KEF watchers will be familiar with the Uni-Q, but here's a quick recap. By mounting a tweeter unit at the acoustic centre of a midbass driver, the brand claims it gets 'closer than ever' to the holy grail of a single point source, bringing with it benefits in sound dispersion and sonic clarity. A Uni-Q driver, in one form or another, is used in every speaker in this package, bar the subwoofer. They are visibly similar to ones we’ve looked at in the past, featuring as they do items like the tangerine waveguide (which as well as improving dispersion gives a cool jet-engine vibe to the drivers). Behind the scenes, however, the Q Series drivers feature a new tweeter loading tube, intended to beef up lower treble performance and ensure a better crossover between the high and midbass units.

The package in question is a 5.1.2 system, with a retail price of a fraction under £3,300. On front left and right duty are KEF's Q750s (£1,150-per-pair); for the surround channels we have the £530-per-pair Q350 standmounts. These are joined by the Q650C centre channel speaker (£550), the only such model in the Q range. As the latter uses 6.5in drivers, those who want the same units across their LCR stage will have to go with this overall system. There are smaller floorstander (Q550) and standmount (Q150) models available, but these feature 5.25in Uni-Q drivers. There's also a flagship Q950 floorstander, where the Uni-Qs expand to 8in.

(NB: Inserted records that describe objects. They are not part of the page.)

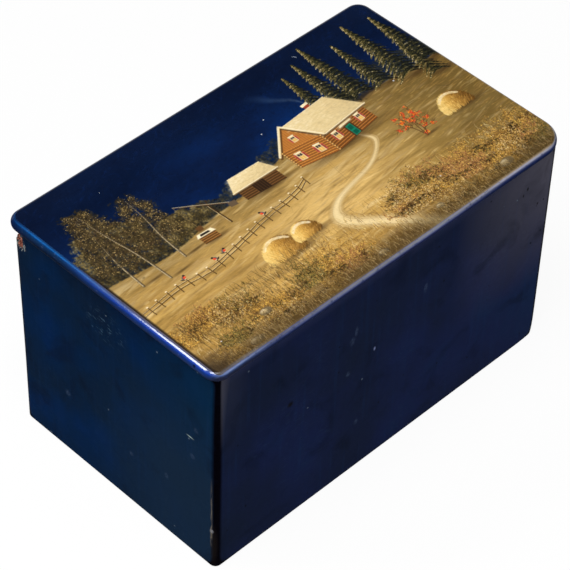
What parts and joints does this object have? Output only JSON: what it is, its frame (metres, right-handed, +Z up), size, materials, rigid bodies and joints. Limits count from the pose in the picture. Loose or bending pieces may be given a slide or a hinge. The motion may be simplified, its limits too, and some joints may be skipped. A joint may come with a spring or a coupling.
{
  "type": "hinged lacquer box",
  "caption": "Deep rectangular box of lacquered papier-mache with a flat painted lid that overhangs its walls and opens on a brass strip hinge along the back.",
  "frame": {"origin": "centre of the footprint, on the surface that the box stands on", "axes": "+X along the box to the right, +Y towards the hinge at the back, +Z up"},
  "size_m": [0.1652, 0.1, 0.0962],
  "materials": {
    "blue_lacquer": "gloss",
    "painted_lid": "gloss",
    "black_lacquer": "gloss",
    "red_lacquer": "gloss",
    "brass": "satin"
  },
  "bodies": {
    "case": {"wall_tube": "blue_lacquer", "bottom_board": "black_lacquer", "hinge_body_leaf": "brass", "hinge_pin": "brass", "hinge_body_nails": "brass"},
    "lid": {"lid_board": "painted_lid", "lid_strip_front": "red_lacquer", "lid_strip_back": "red_lacquer", "lid_strip_left": "red_lacquer", "lid_strip_right": "red_lacquer", "hinge_lid_leaf": "brass", "hinge_lid_nails": "brass"}
  },
  "joints": [
    {"name": "lid_hinge", "type": "hinge", "parent": "case", "child": "lid", "pos_m": [0, 0.0482, 0.0921], "axis": [-1, 0, 0], "range_deg": [0, 105]}
  ]
}
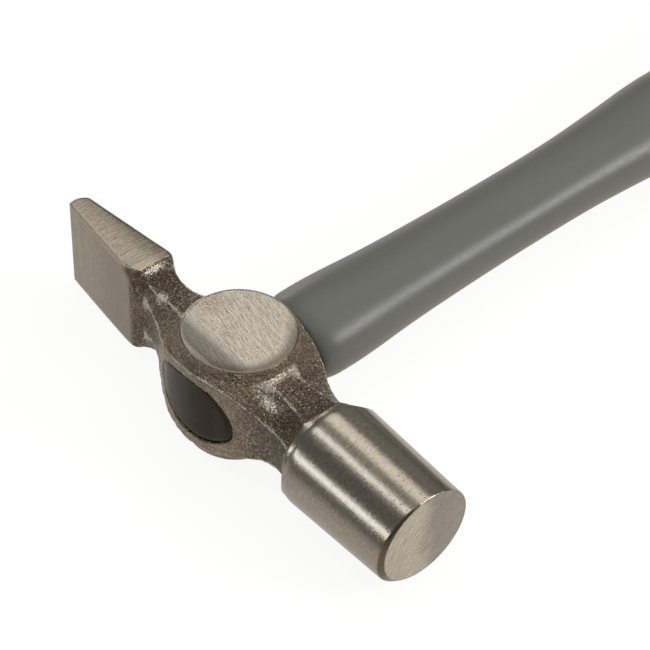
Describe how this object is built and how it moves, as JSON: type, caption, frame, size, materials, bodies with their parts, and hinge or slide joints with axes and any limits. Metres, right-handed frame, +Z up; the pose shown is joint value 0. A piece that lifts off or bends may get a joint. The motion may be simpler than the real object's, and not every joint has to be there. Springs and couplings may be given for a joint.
{
  "type": "cross peen hammer",
  "caption": "Light bench hammer with a round poll, an octagonal-necked forged head, a straight cross peen and a bonded fibreglass handle with a soft grip.",
  "frame": {"origin": "centre of the lower ground cheek, which is the face that the hammer rests on", "axes": "+X along the head towards the striking face, +Y along the handle away from the head, +Z up, the normal of the upper cheek"},
  "size_m": [0.1043, 0.3047, 0.0256],
  "materials": {
    "head_steel": "ground on the poll, peen and cheeks, raw forged skin between them, clear lacquer",
    "dark_resin": "gloss",
    "glass_fibre": "satin, with fibres along the rod",
    "grey_jacket": "satin with a fine moulded grain",
    "black_grip": "matt, ribbed"
  },
  "bodies": {
    "root": {"head": "head_steel", "eye_resin": "dark_resin", "fibreglass_core": "glass_fibre", "shaft_jacket": "grey_jacket", "grip_sleeve": "black_grip"}
  },
  "joints": []
}
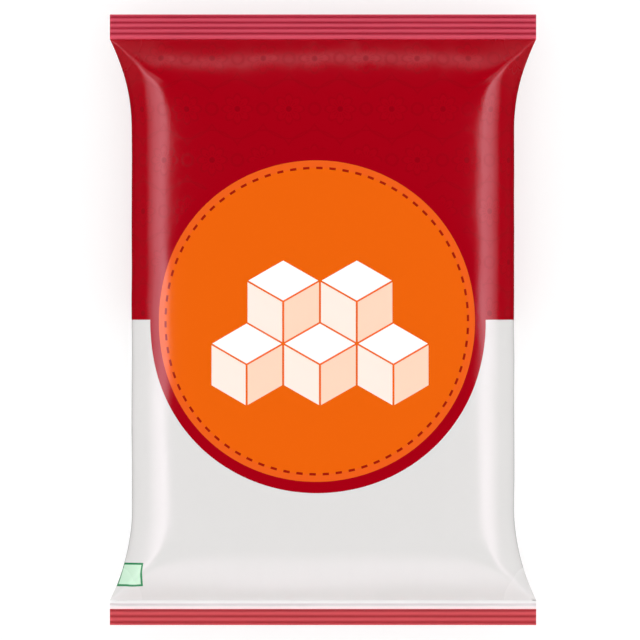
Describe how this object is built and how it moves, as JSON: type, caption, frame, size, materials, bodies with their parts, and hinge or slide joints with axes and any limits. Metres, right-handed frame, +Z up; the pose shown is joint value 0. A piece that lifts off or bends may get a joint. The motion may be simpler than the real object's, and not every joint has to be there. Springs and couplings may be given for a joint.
{
  "type": "sugar packet",
  "caption": "Filled pillow pack of granulated sugar in glossy printed film, lying on its back, with a crimped seal across each end and a fin seam along the back.",
  "frame": {"origin": "on the surface that the pack lies on, under the middle of its bounding box", "axes": "+Z up, out of the printed front; +Y along the pack towards its top end; +X across the pack, to the right for someone reading the front"},
  "size_m": [0.17, 0.2434, 0.0474],
  "materials": {
    "printed_film": "glossy printed film: deep red upper half and end seals, pale grey lower half, orange disc"
  },
  "bodies": {
    "root": {"sugar_packet": "printed_film"}
  },
  "joints": []
}
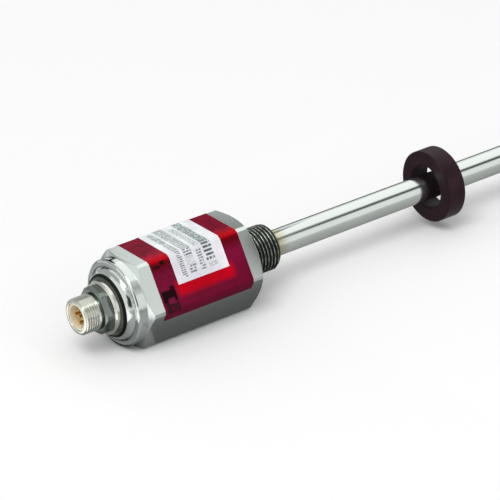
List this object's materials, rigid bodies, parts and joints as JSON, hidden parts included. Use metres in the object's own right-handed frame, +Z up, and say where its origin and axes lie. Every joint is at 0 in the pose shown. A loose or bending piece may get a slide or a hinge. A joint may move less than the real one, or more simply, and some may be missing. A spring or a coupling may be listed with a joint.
{
  "type": "magnetostrictive linear position sensor",
  "caption": "Rod-style linear position sensor: hexagonal steel housing with a threaded stud and round connector, a long polished rod, and a ring magnet that slides along it.",
  "frame": {"origin": "on the rod's axis, in the plane of the mounting face where the mounting thread begins", "axes": "+X along the rod towards its free end, +Z up from the hexagon's lower flat, +Y to the left seen from the connector"},
  "size_m": [0.2858, 0.0388, 0.0343],
  "materials": {
    "turned_steel": "drawn and turned stainless steel, satin",
    "polished_steel": "ground and polished stainless steel",
    "thread_steel": "rolled steel thread, dark and slightly oiled",
    "nickel_plate": "nickel plated brass, bright",
    "seal_rubber": "black nitrile rubber",
    "bonded_magnet": "moulded magnet compound, dark maroon brown",
    "red_film": "glossy printed polyester film",
    "white_film": "satin white polyester film with grey print",
    "insert_nylon": "moulded cream nylon",
    "gold_plate": "gold plated contact",
    "copper_wire": "enamelled copper",
    "bare_brass": "machined brass",
    "waveguide_alloy": "drawn nickel iron wire",
    "grey_nylon": "moulded grey nylon",
    "sleeve_polymer": "extruded fluoropolymer",
    "damper_silicone": "cast silicone",
    "laminate": "green solder mask on glass laminate",
    "chip_epoxy": "moulded epoxy",
    "capacitor_ceramic": "fired ceramic",
    "ferrite": "sintered ferrite"
  },
  "bodies": {
    "sensor": {"hex_housing": "turned_steel", "threaded_stud": "thread_steel", "port_seal": "seal_rubber", "sensor_rod": "polished_steel", "rod_end_plug": "polished_steel", "waveguide_wire": "waveguide_alloy", "waveguide_sleeve": "sleeve_polymer", "return_wire": "copper_wire", "rod_spacers": "grey_nylon", "end_damper": "damper_silicone", "end_ferrule": "bare_brass", "pickup_bobbin": "insert_nylon", "pickup_coil": "copper_wire", "bias_magnet": "ferrite", "waveguide_clamp": "bare_brass", "clamp_screws": "turned_steel", "board_carrier": "grey_nylon", "circuit_board": "laminate", "board_screws": "turned_steel", "processor_chip": "chip_epoxy", "driver_chips": "chip_epoxy", "filter_capacitors": "capacitor_ceramic", "pulse_inductor": "ferrite", "screen_sleeve": "copper_wire", "end_cap": "polished_steel", "skirt_seal": "seal_rubber", "connector_shell": "nickel_plate", "connector_seal": "seal_rubber", "connector_nut": "nickel_plate", "connector_insert": "insert_nylon", "contact_pins": "gold_plate", "connector_board": "laminate", "connector_leads": "turned_steel", "wrap_label": "red_film", "data_label": "white_film"},
    "magnet": {"ring_magnet": "bonded_magnet"}
  },
  "joints": [
    {"name": "magnet_slide", "type": "slide", "parent": "sensor", "child": "magnet", "axis": [1, 0, 0], "range_m": [-0.046, 0.054]}
  ]
}
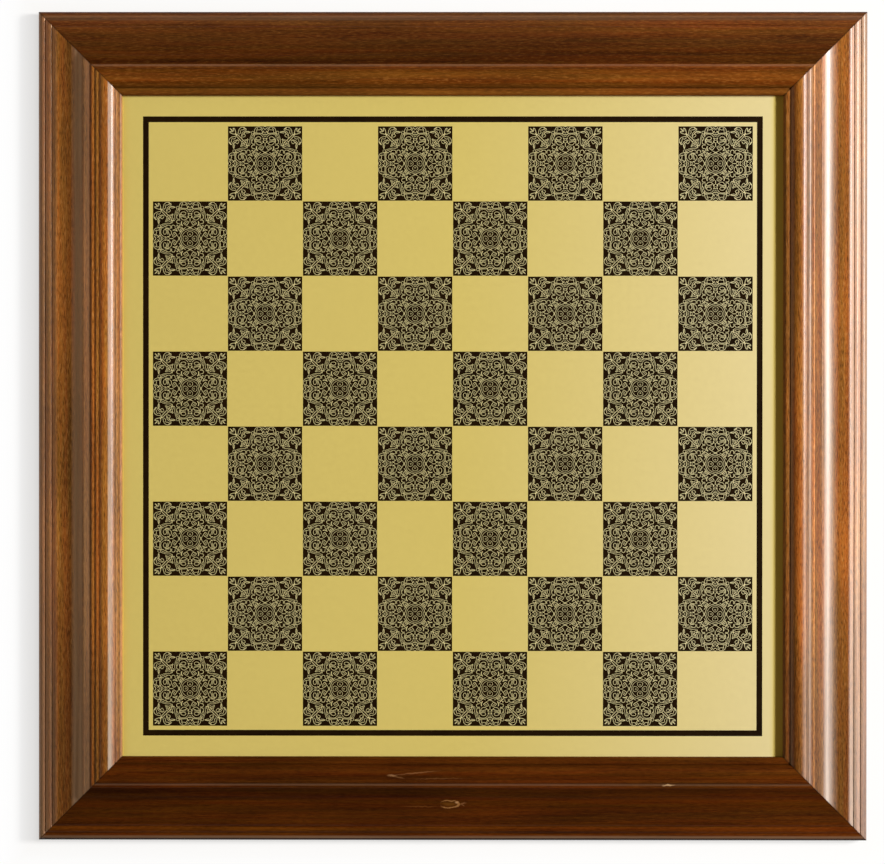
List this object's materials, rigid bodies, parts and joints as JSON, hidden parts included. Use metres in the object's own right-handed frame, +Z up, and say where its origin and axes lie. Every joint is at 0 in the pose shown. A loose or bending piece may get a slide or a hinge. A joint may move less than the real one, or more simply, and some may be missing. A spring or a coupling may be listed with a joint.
{
  "type": "framed chessboard",
  "caption": "Square chessboard with a brass plate, enamelled dark squares with metal scrollwork, and a stepped wooden frame.",
  "frame": {"origin": "middle of the board, on the surface that its felt feet rest on", "axes": "+Z up out of the playing side, +X to the right and +Y to the far side as the near player sees it"},
  "size_m": [0.4434, 0.4434, 0.0176],
  "materials": {
    "frame_wood": "brown stained hardwood under satin lacquer",
    "satin_brass": "pale satin brass with a fine grain",
    "black_enamel": "black enamel fill, satin",
    "glue": "clear to cream adhesive film",
    "core_wood": "raw fibreboard",
    "hardboard": "brown hardboard, smooth side out",
    "zinc_steel": "zinc plated steel",
    "felt": "dark green pressed felt"
  },
  "bodies": {
    "root": {"rail_front": "frame_wood", "rail_right": "frame_wood", "rail_back": "frame_wood", "rail_left": "frame_wood", "playing_plate": "satin_brass", "dark_squares": "black_enamel", "filigree": "satin_brass", "border_line": "black_enamel", "adhesive_film": "glue", "core_board": "core_wood", "back_panel": "hardboard", "panel_screws": "zinc_steel", "mitre_nails": "zinc_steel", "foot_front_left": "felt", "foot_front_right": "felt", "foot_back_right": "felt", "foot_back_left": "felt"}
  },
  "joints": []
}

Unusually, there are two different methods of bass management in use across the Q range. The Q350s have a rear-mounted bass port, employing 'Computational Flow Dynamics' to ensure the greatest efficiency combined with the lowest noise. The Q750 floorstanders, on the other hand, are sealed cabinet designs.

While there appear to be four drivers in this towering cabinet, only two of them are conventionally wired to the crossover. The other two are auxiliary bass radiators, which help control low-frequency energy in the cabinets – a practice more commonly seen in subwoofers. This is also the system used in the Q650C.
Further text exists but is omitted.